[CAD and scene scripts]
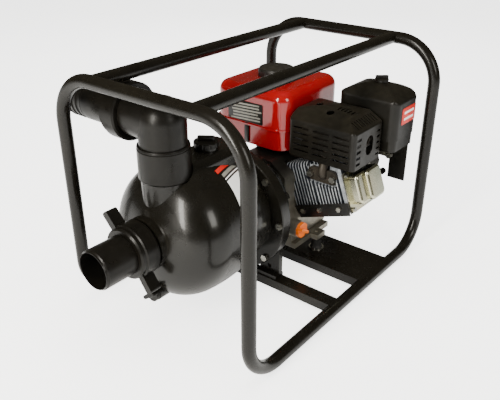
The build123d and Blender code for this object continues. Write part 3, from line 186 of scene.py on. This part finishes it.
MATERIALS = {
    "frame_paint": paint("frame_enamel", "0c0a07", "12100b", 0.27, coat=0.12, patch=9, grain=700,
                         grain_depth=0.02, wave=0.02, dust=0.01, specular=0.22),
    "casing_black": paint("casing_gloss", "0c0b08", "13110c", 0.25, coat=0.12, patch=8, grain=500,
                          grain_depth=0.03, wave=0.04, dust=0.01, specular=0.27),
    "fitting_black": paint("fitting_satin", "0a0907", "110f0b", 0.33, patch=16, grain=800,
                           grain_depth=0.10, dust=0.01, specular=0.2),
    "seal_rubber": paint("seal_rubber", "141414", "1b1b1a", 0.62, patch=30, grain=1200),
    "mount_rubber": paint("mount_rubber", "151514", "1e1d1b", 0.66, patch=30, grain=1200, dust=0.1),
    "zinc_steel": paint("zinc_plate", "c9c8c0", "a3a196", 0.30, metal=1.0, patch=60, grain=1500,
                        grain_depth=0.1),
    "cast_iron": paint("cast_iron", "4b4a47", "383735", 0.55, metal=0.8, patch=30, grain=700, grain_depth=0.3),
    # cast_alloy darkens above a height of about 0.17 to 0.23 as painted shade on the upper crankcase.
    "cast_alloy": paint("cast_alloy", "a8a498", "7d7668", 0.40, metal=0.85, patch=24, grain=600,
                        grain_depth=0.28, dust=0.03, painted_shade_above=(0.17, 0.23)),
    "fin_alloy": finned_alloy(),
    "gasket_grey": paint("gasket_fibre", "4d4b45", "3a3934", 0.8, patch=40, grain=1500),
    "cover_steel": paint("cover_zinc", "d9d0b0", "a8b3a4", 0.20, metal=1.0, patch=11, grain=900,
                         grain_depth=0.06, wave=0.05),
    "oil_cap_orange": paint("cap_orange", "f27405", "d95e02", 0.36, patch=40, grain=900, specular=0.5),
    "shroud_black": paint("shroud_paint", "0b0b0a", "13120f", 0.36, patch=15, grain=800,
                          grain_depth=0.1, dust=0.03, specular=0.4),
    "guard_black": paint("guard_paint", "0b0a07", "15120c", 0.38, patch=12, grain=900,
                         grain_depth=0.14, dust=0.06, dust_color="6b6450", specular=0.25),
    "exhaust_steel": paint("exhaust_heat", "1d1b18", "332c22", 0.55, metal=0.4, patch=18, grain=700, dust=0.08),
    "grip_black": paint("grip_rubber", "121212", "191918", 0.6, patch=30, grain=1200),
    "tank_red": paint("tank_enamel", "8c0409", "740307", 0.16, coat=0.45, patch=5, grain=420,
                      grain_depth=0.015, wave=0.05, marks=0.3),
    "cap_black": paint("cap_black", "0d0c0a", "161410", 0.38, patch=20, grain=900, grain_depth=0.12, dust=0.08),
    "filter_black": paint("filter_moulding", "0b0a07", "13110c", 0.38, patch=14, grain=1000,
                          grain_depth=0.16, dust=0.05, dust_color="6b6450", specular=0.25),
    "filter_foam": paint("filter_foam", "5a4f3a", "453c2c", 0.9, patch=80, grain=500, grain_depth=0.6),
    "shaft_steel": paint("ground_steel", "b5b5b2", "9a9a97", 0.25, metal=1.0, patch=40, grain=1200),
    "switch_red": paint("switch_red", "b3140f", "96100c", 0.35, patch=40, grain=900),
}


def finish_of(node):
    for entry in frame["record"]["subparts"]:
        if entry["node"] == node:
            return entry["material_slot"]
    return "fitting_black"


for node_name, node_object in frame["nodes"].items():
    node_object.data.materials.clear()
    node_object.data.materials.append(MATERIALS[finish_of(node_name)])


# ---------------------------------------------------------------- mesh helpers
def mesh_object(name, bm, material, body, smooth_angle=35.0):
    """Turns a bmesh into a piece that rides on body."""
    bmesh.ops.recalc_face_normals(bm, faces=bm.faces[:])
    data = bpy.data.meshes.new(name)
    bm.to_mesh(data)
    bm.free()
    for polygon in data.polygons:
        polygon.use_smooth = True
    data.set_sharp_from_angle(angle=math.radians(smooth_angle))
    made = bpy.data.objects.new(name, data)
    bpy.context.scene.collection.objects.link(made)
    data.materials.append(material)
    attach(made, body)
    return made


# ---------------------------------------------------------------- labels, without any text
BOWL_Y, BOWL_Z, BOWL_TILT = -0.050, 0.163, math.radians(8.0)
BOWL_NECK, BOWL_WIDE, BOWL_LENGTH = 0.103, 0.134, 0.160


def bowl_point(along, angle, lift):
    """A point just off the casing bowl, along its axis from the flange and round it from +X."""
    bulge = (BOWL_LENGTH ** 2 + (BOWL_WIDE - BOWL_NECK) ** 2) / (2 * (BOWL_WIDE - BOWL_NECK))
    radius = BOWL_WIDE - bulge + math.sqrt(bulge ** 2 - (BOWL_LENGTH - along) ** 2) + lift
    across, up = radius * math.cos(math.radians(angle)), radius * math.sin(math.radians(angle))
    y = BOWL_Y - (along * math.cos(BOWL_TILT) - up * math.sin(BOWL_TILT))
    z = BOWL_Z + along * math.sin(BOWL_TILT) + up * math.cos(BOWL_TILT)
    return Vector((SHAFT_X + across, y + SHIFT.y, z))


def casing_label(name, rows, material, lift):
    """A band of the casing's label between two shares of its height; the label is skewed on the bowl."""
    bm = bmesh.new()
    columns = 24
    steps = max(2, int(30 * (rows[1] - rows[0])))
    grid = []
    for j in range(steps + 1):
        down = rows[0] + (rows[1] - rows[0]) * j / steps
        line = []
        for i in range(columns + 1):
            across = i / columns
            start = 0.1235 + (0.008 if down < 0.08 else 0.0)
            along = start + (0.034 + 0.056 * down - start) * across
            top = 66.0 + 16.0 * across
            line.append(bm.verts.new(bowl_point(along, top + (12.0 - top) * down, lift)))
        grid.append(line)
    for j in range(steps):
        for i in range(columns):
            bm.faces.new((grid[j][i], grid[j][i + 1], grid[j + 1][i + 1], grid[j + 1][i]))
    return mesh_object(name, bm, material, "frame_and_casings", 80)


LABEL_RED = paint("label_red", "cf2417", "b81a0c", 0.35, patch=30, grain=900, grain_depth=0.03)
LABEL_GREY = paint("label_grey", "8d8b80", "6c6a60", 0.4, patch=90, grain=900, grain_depth=0.03)
LABEL_DARK = paint("label_dark", "0e0d0a", "15130f", 0.35, patch=30, grain=900, grain_depth=0.03, specular=0.3)
LABEL_WHITE = paint("label_white", "f7f6f2", "efede6", 0.4, patch=20, grain=900, grain_depth=0.02)
casing_label("label_backing", (0.06, 1.0), LABEL_DARK, 0.0004)
for band_name, rows, band_material in (
    ("label_header", (0.0, 0.075), LABEL_RED),
    ("label_band", (0.095, 0.155), LABEL_GREY),
    ("label_strip", (0.185, 0.205), LABEL_WHITE),
    ("label_field", (0.235, 0.985), LABEL_WHITE),
):
    casing_label(band_name, rows, band_material, 0.0008)


def plate(name, center, size, normal_axis, material, thickness=0.0008, corner=0.003, turn=0.0):
    """A thin rounded plate lying across one axis; size is its width and its height."""
    bm = bmesh.new()
    width, height = size[0] / 2, size[1] / 2
    outline = []
    for cx, cy, start in ((1, 1, 0), (-1, 1, 90), (-1, -1, 180), (1, -1, 270)):
        for step in range(5):
            a = math.radians(start + step * 22.5)
            u = cx * (width - corner) + corner * math.cos(a)
            v = cy * (height - corner) + corner * math.sin(a)
            outline.append((u, v))
    rings = []
    for depth, inset in ((0.0, 0.0), (thickness * 0.7, 0.0), (thickness, 0.0003)):
        ring = []
        for u, v in outline:
            scale_u, scale_v = 1 - inset / width, 1 - inset / height
            ring.append(bm.verts.new((u * scale_u, v * scale_v, depth)))
        rings.append(ring)
    for low, high in zip(rings, rings[1:]):
        for i in range(len(low)):
            j = (i + 1) % len(low)
            bm.faces.new((low[i], low[j], high[j], high[i]))
    bm.faces.new(rings[-1])
    bm.faces.new(rings[0][::-1])
    facing = {"-y": Matrix.Rotation(math.radians(90), 4, "X"),
              "+x": Matrix.Rotation(math.radians(90), 4, "Z") @ Matrix.Rotation(math.radians(90), 4, "X")}
    place = Matrix.Translation(Vector(center) + SHIFT) @ facing[normal_axis] @ Matrix.Rotation(turn, 4, "Z")
    bmesh.ops.transform(bm, matrix=place, verts=bm.verts[:])
    return mesh_object(name, bm, material, "frame_and_casings", 40)


plate("tank_plate", (-0.101, 0.0679, 0.331), (0.096, 0.046), "-y", LABEL_DARK)
for i in range(6):
    width = 0.082 - 0.006 * (i % 3)
    plate(f"tank_plate_bar_{i}", (-0.100 + 0.003 * (i % 2), 0.0672, 0.3135 + 0.0068 * i), (width, 0.0036), "-y",
          LABEL_GREY, 0.0004, 0.0012, math.radians(3))
plate("tank_strap", (-0.097, 0.0679, 0.284), (0.013, 0.046), "-y", LABEL_DARK)
plate("filter_plaque", (0.1968, 0.2475, 0.341), (0.060, 0.036), "+x", LABEL_RED)
for i in range(2):
    plate(f"filter_plaque_bar_{i}", (0.1974, 0.2475, 0.334 + 0.014 * i), (0.042, 0.005), "+x",
          LABEL_WHITE, 0.0004, 0.0015)


# ---------------------------------------------------------------- stage, light, camera
def area_light(name, place, target, size, power, color=(1, 1, 1), mirrored=True):
    data = bpy.data.lights.new(name, "AREA")
    data.shape = "RECTANGLE"
    data.size, data.size_y = size
    data.energy = power
    data.color = color
    made = bpy.data.objects.new(name, data)
    bpy.context.scene.collection.objects.link(made)
    made.visible_glossy = mirrored
    made.location = place
    made.rotation_euler = (Vector(target) - Vector(place)).to_track_quat("-Z", "Y").to_euler()
    return made


def floor_piece():
    bm = bmesh.new()
    corners = ((-6, -6), (6, -6), (6, 6), (-6, 6))
    bm.faces.new([bm.verts.new((x, y, -0.0005)) for x, y in corners])
    data = bpy.data.meshes.new("floor")
    bm.to_mesh(data)
    bm.free()
    made = bpy.data.objects.new("floor", data)
    bpy.context.scene.collection.objects.link(made)
    pale = paint("floor_pale", "f7f7f5", "f3f3f1", 0.8, patch=2, grain=60, grain_depth=0.01, specular=0.1)
    surface = pale.node_tree.nodes["Principled BSDF"]
    surface.inputs["Emission Color"].default_value = (1.0, 1.0, 0.99, 1.0)
    path = pale.node_tree.nodes.new("ShaderNodeLightPath")
    glow = pale.node_tree.nodes.new("ShaderNodeMapRange")
    glow.inputs["To Min"].default_value = 0.3
    glow.inputs["To Max"].default_value = 2.6
    pale.node_tree.links.new(path.outputs["Is Camera Ray"], glow.inputs["Value"])
    pale.node_tree.links.new(glow.outputs["Result"], surface.inputs["Emission Strength"])
    data.materials.append(pale)


floor_piece()
area_light("key", (0.14, -2.15, 1.25), (0, 0, 0.2), (0.36, 1.7), 85, (1.0, 0.96, 0.88))
area_light("left", (-1.6, -1.9, 1.9), (0, 0, 0.25), (1.0, 1.0), 30, (1.0, 0.97, 0.92), mirrored=False)
area_light("top", (0.2, 0.3, 2.4), (0, 0, 0.2), (2.2, 1.6), 42, mirrored=False)
area_light("right", (2.2, -0.3, 1.3), (0, 0, 0.25), (0.7, 1.0), 22, (1.0, 0.97, 0.90))
area_light("back", (-1.4, 1.9, 1.4), (0, 0, 0.3), (1.6, 1.2), 24, mirrored=False)


def studio_world():
    """White all round for diffuse light; a dim warm room is what glossy surfaces mirror."""
    world = bpy.data.worlds.new("studio")
    world.use_nodes = True
    tree = world.node_tree
    background = tree.nodes["Background"]
    path = tree.nodes.new("ShaderNodeLightPath")
    mirrored = tree.nodes.new("ShaderNodeMix")
    mirrored.data_type = "RGBA"
    mirrored.inputs[6].default_value = (1.0, 1.0, 1.0, 1.0)
    mirrored.inputs[7].default_value = (0.11, 0.098, 0.07, 1.0)
    tree.links.new(path.outputs["Is Glossy Ray"], mirrored.inputs[0])
    tree.links.new(mirrored.outputs[2], background.inputs["Color"])
    background.inputs["Strength"].default_value = 0.7
    bpy.context.scene.world = world


studio_world()

camera_data = bpy.data.cameras.new("camera")
camera_data.lens = 45.726
camera_data.sensor_width = 36.0
camera = bpy.data.objects.new("camera", camera_data)
bpy.context.scene.collection.objects.link(camera)
camera.location = (0.75934, -0.90965, 0.78766)
camera.rotation_euler = (math.radians(62.980), 0.0, math.radians(38.853))
bpy.context.scene.camera = camera
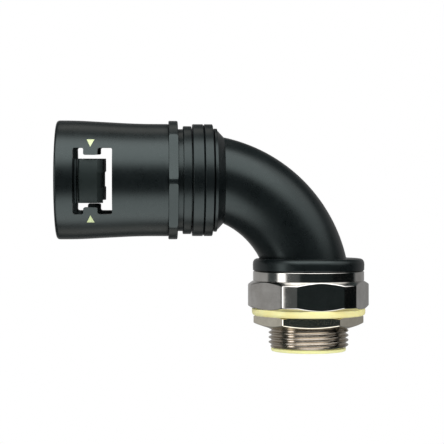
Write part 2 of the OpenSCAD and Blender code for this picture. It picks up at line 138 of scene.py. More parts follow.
adaptor = {
    "threadRadius": 12.5, "threadPitch": 1.5, "threadDepth": 0.86, "threadEnd": 12.35, "threadChamfer": 1.0,
    "threadPhase": -6.84, "hexApothem": 17.6, "hexTurnedRadius": 19.0, "hexHeight": 8.55, "hexTurn": 6,
    "chamferIn": 1.5, "chamferSlope": 0.6, "neckRadius": 17.375, "neckTop": 11.9, "cupRadius": 14.0,
    "cupFloor": 2.2, "throatRadius": 10.4, "cornerHalf": 7.87, "cornerEase": 0.14, "edgeEase": 0.32, "footEase": 0.22,
    "rootHalf": 0.095, "crestHalf": 0.095, "threadRound": 0.135,
}


def hexRadius(angle, apothem, turn):
    # Distance to the sides of a hexagon: apothem / cos of the angle from the nearest side's middle.
    fromMiddle = np.mod(angle - np.radians(turn + 30) + np.pi / 6, np.pi / 3) - np.pi / 6
    return apothem / np.cos(fromMiddle)


def threadProfile(a):
    # One pitch of the thread as (way along the axis, depth) in mm: root, flank, crest and flank, every corner rounded.
    pitch, deep, ease = a["threadPitch"], a["threadDepth"], a["threadRound"]
    root, crest = a["rootHalf"] * pitch, (0.5 - a["crestHalf"]) * pitch
    corners = [(0, deep), (root, deep, ease), (crest, 0, ease), (pitch - crest, 0, ease), (pitch - root, deep, ease)]
    return roundedPath(corners + [(pitch, deep)])[:-1]


def smoothLower(first, second, width):
    # The lower of two heights, rounded where they come closer than the width.
    near = np.maximum(width - np.abs(first - second), 0) / width
    return np.minimum(first, second) - near ** 2 * width / 4


def easedEdge(line, level, slope, inner, width, side, steps=6):
    # Rows over the edge where a chamfer meets the hexagon's sides: a quadratic curve from a point on the chamfer
    # over the edge to a point on the side. side is 1 for the upper edge and -1 for the lower one.
    inward = np.minimum(width, 0.8 * (line - inner))
    rows = []
    for t in np.linspace(0, 1, steps):
        rows.append((line - (1 - t) ** 2 * inward, level + side * ((1 - t) ** 2 * slope * inward - t ** 2 * width)))
    return rows if side > 0 else rows[::-1]


def buildAdaptor(a):
    breaks = [a["hexTurn"] + 60 * k + side * a["cornerHalf"] + step * 0.25 for k in range(7) for side in (-1, 1)
              for step in range(-4, 5)]
    degrees = np.unique(np.clip(np.round(np.concatenate([np.linspace(0, 360, 241), breaks]), 3), 0, 360))
    angle = np.radians(degrees)[None, :]
    hexLine = smoothLower(hexRadius(angle, a["hexApothem"], a["hexTurn"]), a["hexTurnedRadius"], a["cornerEase"])
    topCircle = a["hexTurnedRadius"] - a["chamferIn"]
    drop = np.maximum(hexLine - topCircle, 0) * a["chamferSlope"]
    flat = np.ones_like(angle)
    rows = [
        (flat * a["cupRadius"], flat * (a["neckTop"] - 0.25)), (flat * (a["cupRadius"] + 0.25), flat * a["neckTop"]),
        (flat * (a["neckRadius"] - 0.5), flat * a["neckTop"]), (flat * (a["neckRadius"] - 0.1), flat * (a["neckTop"] - 0.3)),
        (flat * a["neckRadius"], flat * (a["neckTop"] - 0.45)), (flat * a["neckRadius"], flat * (a["hexHeight"] + 0.25)),
        (flat * (a["neckRadius"] - 0.12), flat * (a["hexHeight"] + 0.12)), (flat * (a["neckRadius"] - 0.04), flat * a["hexHeight"]), (flat * (topCircle - 0.04), flat * a["hexHeight"]),
        (np.minimum(hexLine, topCircle), flat * a["hexHeight"]),
        *easedEdge(hexLine, a["hexHeight"] - drop, a["chamferSlope"], topCircle, a["edgeEase"], 1),
        *easedEdge(hexLine, drop, a["chamferSlope"], topCircle, a["footEase"], -1),
        (np.minimum(hexLine, topCircle), 0 * flat),
    ]
    # The thread's rows follow the helix: each keeps its place in the profile and climbs one pitch a turn.
    profile = threadProfile(a)
    turns = int(math.ceil(a["threadEnd"] / a["threadPitch"])) + 2
    station = (a["threadPitch"] * (1 - np.arange(turns)[:, None]) - profile[None, :, 0]).reshape(-1, 1)
    depth = np.tile(profile[:, 1], turns)[:, None]
    shift = a["threadPitch"] * angle / (2 * np.pi)
    offset = np.mod(a["threadPhase"] + a["threadPitch"] * 0.5, a["threadPitch"])
    z = np.clip(station + shift - a["threadPitch"] + offset, -a["threadEnd"], 0)
    bevel = a["threadRadius"] - a["threadChamfer"] + (z + a["threadEnd"])
    r = np.minimum(a["threadRadius"] - depth, bevel)
    rows += [(r[i:i + 1], z[i:i + 1]) for i in range(len(station))]
    rows += [
        (flat * a["throatRadius"], -a["threadEnd"] * flat), (flat * a["throatRadius"], flat * a["cupFloor"]),
        (flat * (a["cupRadius"] - 0.3), flat * a["cupFloor"]), (flat * a["cupRadius"], flat * (a["cupFloor"] + 0.3)),
    ]
    radius = np.concatenate([row[0] for row in rows])
    height = np.concatenate([row[1] for row in rows])
    points = aroundAxis(radius, height, angle)
    piece = meshPiece("adaptor_with_thread", points.reshape(-1, 3), gridQuads(len(radius), angle.shape[1]), 20)
    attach(piece, "adaptor")
    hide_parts("thread_adaptor")
    return piece


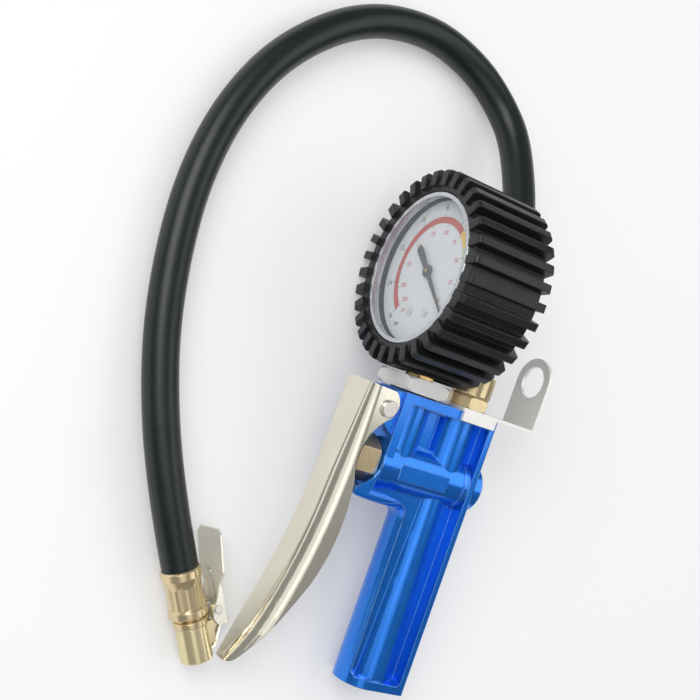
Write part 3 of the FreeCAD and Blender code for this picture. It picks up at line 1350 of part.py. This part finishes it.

# WHAT IS EXPECTED
Using the entries above, extract exactly the span from the line with "Write part 2" to the line with "return np.minimum(first, second)", both lines included; leave out everything else.

# FINISHED TASK
Write part 2 of the OpenSCAD and Blender code for this picture. It picks up at line 138 of scene.py. More parts follow.
adaptor = {
    "threadRadius": 12.5, "threadPitch": 1.5, "threadDepth": 0.86, "threadEnd": 12.35, "threadChamfer": 1.0,
    "threadPhase": -6.84, "hexApothem": 17.6, "hexTurnedRadius": 19.0, "hexHeight": 8.55, "hexTurn": 6,
    "chamferIn": 1.5, "chamferSlope": 0.6, "neckRadius": 17.375, "neckTop": 11.9, "cupRadius": 14.0,
    "cupFloor": 2.2, "throatRadius": 10.4, "cornerHalf": 7.87, "cornerEase": 0.14, "edgeEase": 0.32, "footEase": 0.22,
    "rootHalf": 0.095, "crestHalf": 0.095, "threadRound": 0.135,
}


def hexRadius(angle, apothem, turn):
    # Distance to the sides of a hexagon: apothem / cos of the angle from the nearest side's middle.
    fromMiddle = np.mod(angle - np.radians(turn + 30) + np.pi / 6, np.pi / 3) - np.pi / 6
    return apothem / np.cos(fromMiddle)


def threadProfile(a):
    # One pitch of the thread as (way along the axis, depth) in mm: root, flank, crest and flank, every corner rounded.
    pitch, deep, ease = a["threadPitch"], a["threadDepth"], a["threadRound"]
    root, crest = a["rootHalf"] * pitch, (0.5 - a["crestHalf"]) * pitch
    corners = [(0, deep), (root, deep, ease), (crest, 0, ease), (pitch - crest, 0, ease), (pitch - root, deep, ease)]
    return roundedPath(corners + [(pitch, deep)])[:-1]


def smoothLower(first, second, width):
    # The lower of two heights, rounded where they come closer than the width.
    near = np.maximum(width - np.abs(first - second), 0) / width
    return np.minimum(first, second) - near ** 2 * width / 4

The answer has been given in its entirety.